• _Prompt_: Keep to the lines between the one holding "# ---------- assembly" and the one holding "obj.matrix_parent_inverse = Matrix.Identity(4)", inclusive, and write them out exactly.

• _Data provided_:
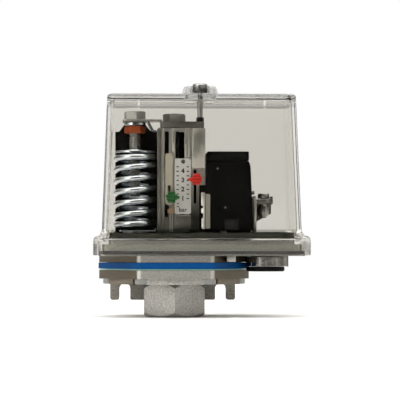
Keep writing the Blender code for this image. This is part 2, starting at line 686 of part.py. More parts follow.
def plunger():
    low = FLANGE_TOP + THIN_GAP + DIAPHRAGM_T + GAP
    disc = [(0, low + 1.9), (18.0, low + 1.9), (18.5, low + 1.4), (18.5, low), (0, low)]
    set_origin(turned("diaphragm_plate", disc, PORT_X, 0, "zinc"), PORT_X, 0, low)
    stem = [(0, 37.6), (3.4, 37.6), (3.9, 37.1), (3.9, low + 2.2), (0, low + 2.2)]
    return set_origin(turned("plunger", stem, PORT_X, 0, "zinc"), PORT_X, 0, low)


# ---------- contact block ----------


def contact_block():
    right = [(3.2, 43.2, 0), (26.4, 43.2, 0.5), (25.0, 76.0, 1.2), (24.2, 78.3, 0.5), (3.2, 78.3, 0)]
    block = plate("contact_block_housing", [rounded(right)], -13.0, 13.0, "black", "Y")
    join(block, box("block_wing", (-0.8, -13.0, 43.2), (4.0, -11.4, 66.2), "black"))
    for x in (5.0, 19.45):
        for y in (-12.0, 9.0):
            join(block, box(f"block_leg_{x:.0f}_{y:.0f}", (x, y, 34.3), (x + 3, y + 3, 44), "black"))
    cut(block, box("block_notch", (11.8, -14.0, 42.0), (19.4, -11.0, 49.7), "black"))
    cut(block, turned("plunger_hole", [(0, 48), (1.9, 48), (1.9, 42), (0, 42)], 12.0, 0, "black", 12))
    for i, y in enumerate(TERMINAL_Y):
        pocket = [circle(y, TERMINAL_Z, 3.3, 16)]
        cut(block, plate(f"terminal_pocket_{i}", pocket, 22.6, 30, "black", "X"))
        hole = [circle(y, TERMINAL_Z, 1.6, 12)]
        cut(block, plate(f"terminal_hole_{i}", hole, 16.0, 30, "black", "X"))
    cap = rectangle(3.2, 24.2, -13.0, 13.0, 0.6, 2)
    plate("contact_block_cap", [cap], 78.6, 83.3, "black")
    spindle = [(0, 46.0), (1.5, 46.0), (1.5, 41.4), (1.1, 41.0), (0, 41.0)]
    set_origin(turned("switch_plunger", spindle, 12.0, 0, "beige", 16), 12.0, 0, 42)


def terminal_screws():
    for i, y in enumerate(TERMINAL_Y):
        head = plate(f"terminal_screw_{i + 1}", [circle(y, TERMINAL_Z, 2.8, 16)], 22.9, 24.8, "zinc", "X")
        join(head, plate(f"terminal_shank_{i}", [circle(y, TERMINAL_Z, 1.25, 12)], 17.0, 23.2, "zinc", "X"))
        cut(head, box(f"terminal_slot_{i}", (24.0, y - 0.4, 62), (26, y + 0.4, 70), "zinc"))


def contact_strip():
    """A bright leaf with two notches in its free edge, in front of the block's wing."""
    points = [(0.2, 44.6), (2.4, 44.1), (4.6, 44.1), (4.6, 61.8), (2.6, 61.8), (1.6, 62.6), (0.0, 62.6)]
    points += [(0.0, 56.0), (1.0, 55.8), (1.0, 54.8), (0.0, 54.4), (0.0, 52.4), (1.0, 51.8)]
    points += [(1.0, 49.6), (0.2, 49.4)]
    return plate("contact_strip", [points], -14.1, -13.3, "chrome", "Y")


# ---------- earth terminal ----------


def earth_terminal():
    """A leg beside the contact block, a tab for the screw with a lip, and a plate behind it."""
    leg = [(4.4, 34.3), (8.0, 34.3), (8.0, 61.0), (-6.4, 61.0), (-6.4, 41.0), (4.4, 41.0)]
    bracket = plate("earth_bracket", [leg], 27.0, 28.3, "dark_steel", "X")
    join(bracket, box("earth_tab", (27.4, -6.2, 56.8), (36.4, 5.0, 58.4), "dark_steel"))
    join(bracket, box("earth_lip", (35.7, -6.0, 57.0), (36.7, 4.8, 60.8), "dark_steel"))
    back = [(27.3, 58.1), (36.6, 58.1), (36.5, 52.2), (28.0, 47.6), (27.3, 47.6)]
    join(bracket, plate("earth_back", [back], 3.9, 5.3, "dark_steel", "Y"))
    hole = [(0, 62), (2.0, 62), (2.0, 54), (0, 54)]
    cut(bracket, turned("earth_hole", hole, EARTH_X, 0, "dark_steel", 16))
    washer = [rectangle(28.7, 35.3, -4.6, 4.0, 0.8, 2), circle(EARTH_X, 0, 2.0, 16)]
    plate("earth_washer", washer, 58.7, 59.5, "zinc")
    head = [(0, 62.4), (2.6, 62.4), (3.0, 62.0), (3.0, 59.8), (1.7, 59.8), (1.7, 50.4)]
    head += [(1.3, 50.0), (0, 50.0)]
    screw = turned("earth_screw", head, EARTH_X, 0, "zinc", 20)
    cut(screw, box("earth_slot", (28, -0.45, 61.3), (37, 0.45, 64), "zinc"))
    set_origin(screw, EARTH_X, 0, 59.8)


# ---------- cable gland ----------


def cable_gland():
    body = [(7.3, 39.4), (7.7, 39.0), (7.7, 30.4), (9.6, 30.4), (9.9, 30.1), (9.9, 25.4), (7.3, 25.4)]
    body += [(7.3, 29.6), (5.4, 31.2), (5.4, 39.4)]
    turned("gland_body", body, GLAND_X, GLAND_Y, "dark_steel", 32)
    seal = [(7.0, 29.2), (7.0, 25.5), (4.4, 25.5), (4.4, 29.2)]
    turned("gland_seal", seal, GLAND_X, GLAND_Y, "rubber")
    nut = [(4.6, 25.2), (9.4, 25.2), (9.7, 24.9), (9.7, 23.4), (9.2, 22.9), (4.6, 22.9)]
    cap = turned("gland_nut", nut, GLAND_X, GLAND_Y, "black", 32)
    set_origin(cap, GLAND_X, GLAND_Y, 24)
    outlines = [hexagon(GLAND_X, GLAND_Y, 20.0), circle(GLAND_X, GLAND_Y, 8.1)]
    plate("gland_locknut", outlines, 34.3, 37.2, "zinc")


# ---------- assembly ----------

pressure_port()
diaphragm()
spacer_ring()
flange_bolts()
base_casting()
cover_gasket()
cover()
cover_screw()
spring_frame()
frame_screws()
frame_top_plate()
top_strap()
back_shield()
scale_plate()
slider_rail()
pointer("red_pointer", -7.2, -1.9, 69.1, -1, "red", -2.9)
pointer("green_pointer", -10.4, -15.4, 60.1, 1, "green", -16.0)
main_spring_group()
main_spring_tray()
differential_group()
rocker_lever()
plunger()
contact_block()
terminal_screws()
contact_strip()
earth_terminal()
cable_gland()
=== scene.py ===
"""Looks for the pressure switch: camera, studio, materials and the finely shaped pieces."""

import json
import math

import bmesh
import bpy
from mathutils import Matrix, Vector


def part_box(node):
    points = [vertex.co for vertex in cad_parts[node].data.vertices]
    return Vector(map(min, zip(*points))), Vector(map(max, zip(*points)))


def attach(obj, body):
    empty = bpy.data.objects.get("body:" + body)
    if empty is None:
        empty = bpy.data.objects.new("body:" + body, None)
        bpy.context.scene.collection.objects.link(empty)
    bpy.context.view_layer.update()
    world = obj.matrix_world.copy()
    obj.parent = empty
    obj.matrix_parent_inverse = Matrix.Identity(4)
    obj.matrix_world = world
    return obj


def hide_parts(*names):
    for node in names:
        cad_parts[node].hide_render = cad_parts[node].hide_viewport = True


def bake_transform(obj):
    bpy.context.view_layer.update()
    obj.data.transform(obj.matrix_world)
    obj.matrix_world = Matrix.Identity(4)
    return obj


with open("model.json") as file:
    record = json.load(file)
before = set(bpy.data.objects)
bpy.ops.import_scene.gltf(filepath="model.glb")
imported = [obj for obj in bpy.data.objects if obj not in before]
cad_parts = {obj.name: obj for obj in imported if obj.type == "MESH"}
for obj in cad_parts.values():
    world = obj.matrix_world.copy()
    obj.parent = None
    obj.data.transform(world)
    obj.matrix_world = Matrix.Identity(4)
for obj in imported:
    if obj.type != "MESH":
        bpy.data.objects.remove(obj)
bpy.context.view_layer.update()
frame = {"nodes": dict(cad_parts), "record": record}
MM = 0.001
RANGE_X = -33.2  # axis of the main adjusting screw, in mm
PORT_X = -13.2  # axis of the port and the differential screw, in mm

# ---------- camera, floor and light ----------

CAMERA_DISTANCE = 1.023
CAMERA_HEIGHT = 0.0336
CAMERA_YAW = math.radians(2.2)
CAMERA_PITCH = math.radians(1.43)
CAMERA_LENS = 180.7
WORLD_STRENGTH = 1.0
FLOOR_RADIUS = 0.95
FLOOR_HEIGHT = -0.0002
KEY_LIGHT = {"place": (-0.75, -0.85, 0.3), "target": (0, 0, 0.04), "size": (0.5, 0.5), "power": 3.0}
TOP_LIGHT = {"place": (0.0, 0.0, 2.2), "target": (0, 0, 0), "size": (4.0, 4.0), "power": 62.0}


def make_camera():
    data = bpy.data.cameras.new("camera")
    data.lens = CAMERA_LENS
    data.sensor_width = 36.0
    data.clip_end = 20.0
    camera = bpy.data.objects.new("camera", data)
    bpy.context.scene.collection.objects.link(camera)
    back = Vector((-math.sin(CAMERA_YAW), -math.cos(CAMERA_YAW), 0)) * CAMERA_DISTANCE
    camera.location = back + Vector((0, 0, CAMERA_HEIGHT))
    camera.rotation_euler = (math.pi / 2 + CAMERA_PITCH, 0, -CAMERA_YAW)
    bpy.context.scene.camera = camera
    bpy.context.scene.view_settings.view_transform = "Standard"


def make_world():
    """A light tent: bright overhead and behind, dimmer towards the front, plain white to look at."""
    world = bpy.data.worlds.new("studio")
    bpy.context.scene.world = world
    world.use_nodes = True
    tree = world.node_tree
    tree.nodes.clear()
    out = tree.nodes.new("ShaderNodeOutputWorld")
    direction = coordinates(tree, "Generated")
    front = [
        (0.0, 0.03), (0.03, 0.04), (0.1, 0.3), (0.19, 0.7), (0.23, 1.6), (0.29, 1.6), (0.35, 0.5),
        (0.5, 0.5), (0.6, 0.16), (0.8, 0.18), (0.93, 0.9), (1.0, 0.95),
    ]
    side = [(0.0, 1.1), (0.5, 1.0), (1.0, 0.8)]
    up = [(0.0, 0.3), (0.42, 0.55), (0.5, 1.0), (0.7, 1.1), (0.85, 2.2), (1.0, 3.0)]
    warm = add_ramp(tree, direction["Y"], front, (1.0, 0.88, 0.72))
    level = add_mix(tree, "MULTIPLY", warm, add_ramp(tree, direction["Z"], up))
    level = add_mix(tree, "MULTIPLY", level, add_ramp(tree, direction["X"], side))
    lit = tree.nodes.new("ShaderNodeBackground")
    tree.links.new(level, lit.inputs["Color"])
    lit.inputs["Strength"].default_value = WORLD_STRENGTH
    plain = tree.nodes.new("ShaderNodeBackground")
    plain.inputs["Color"].default_value = (1.0, 1.0, 1.0, 1.0)
    path = tree.nodes.new("ShaderNodeLightPath")
    mix = tree.nodes.new("ShaderNodeMixShader")
    tree.links.new(path.outputs["Is Camera Ray"], mix.inputs[0])
    tree.links.new(lit.outputs[0], mix.inputs[1])
    tree.links.new(plain.outputs[0], mix.inputs[2])
    tree.links.new(mix.outputs[0], out.inputs["Surface"])


def add_ramp(tree, source, stops, tone=(1.0, 1.0, 1.0)):
    """Levels along a value from -1 to 1, greyer where bright and tinted where dim."""
    span = tree.nodes.new("ShaderNodeMapRange")
    span.inputs["From Min"].default_value = -1.0
    tree.links.new(source, span.inputs["Value"])
    ramp = tree.nodes.new("ShaderNodeValToRGB")
    elements = ramp.color_ramp.elements
    while len(elements) < len(stops):
        elements.new(0.5)
    for element, (position, level) in zip(elements, stops):
        element.position = position
        dim = max(0.0, 1.0 - level)
        element.color = (*[level * (1 + (part - 1) * dim) for part in tone], 1)
    tree.links.new(span.outputs[0], ramp.inputs[0])
    return ramp.outputs[0]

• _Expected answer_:
# ---------- assembly ----------

pressure_port()
diaphragm()
spacer_ring()
flange_bolts()
base_casting()
cover_gasket()
cover()
cover_screw()
spring_frame()
frame_screws()
frame_top_plate()
top_strap()
back_shield()
scale_plate()
slider_rail()
pointer("red_pointer", -7.2, -1.9, 69.1, -1, "red", -2.9)
pointer("green_pointer", -10.4, -15.4, 60.1, 1, "green", -16.0)
main_spring_group()
main_spring_tray()
differential_group()
rocker_lever()
plunger()
contact_block()
terminal_screws()
contact_strip()
earth_terminal()
cable_gland()
=== scene.py ===
"""Looks for the pressure switch: camera, studio, materials and the finely shaped pieces."""

import json
import math

import bmesh
import bpy
from mathutils import Matrix, Vector


def part_box(node):
    points = [vertex.co for vertex in cad_parts[node].data.vertices]
    return Vector(map(min, zip(*points))), Vector(map(max, zip(*points)))


def attach(obj, body):
    empty = bpy.data.objects.get("body:" + body)
    if empty is None:
        empty = bpy.data.objects.new("body:" + body, None)
        bpy.context.scene.collection.objects.link(empty)
    bpy.context.view_layer.update()
    world = obj.matrix_world.copy()
    obj.parent = empty
    obj.matrix_parent_inverse = Matrix.Identity(4)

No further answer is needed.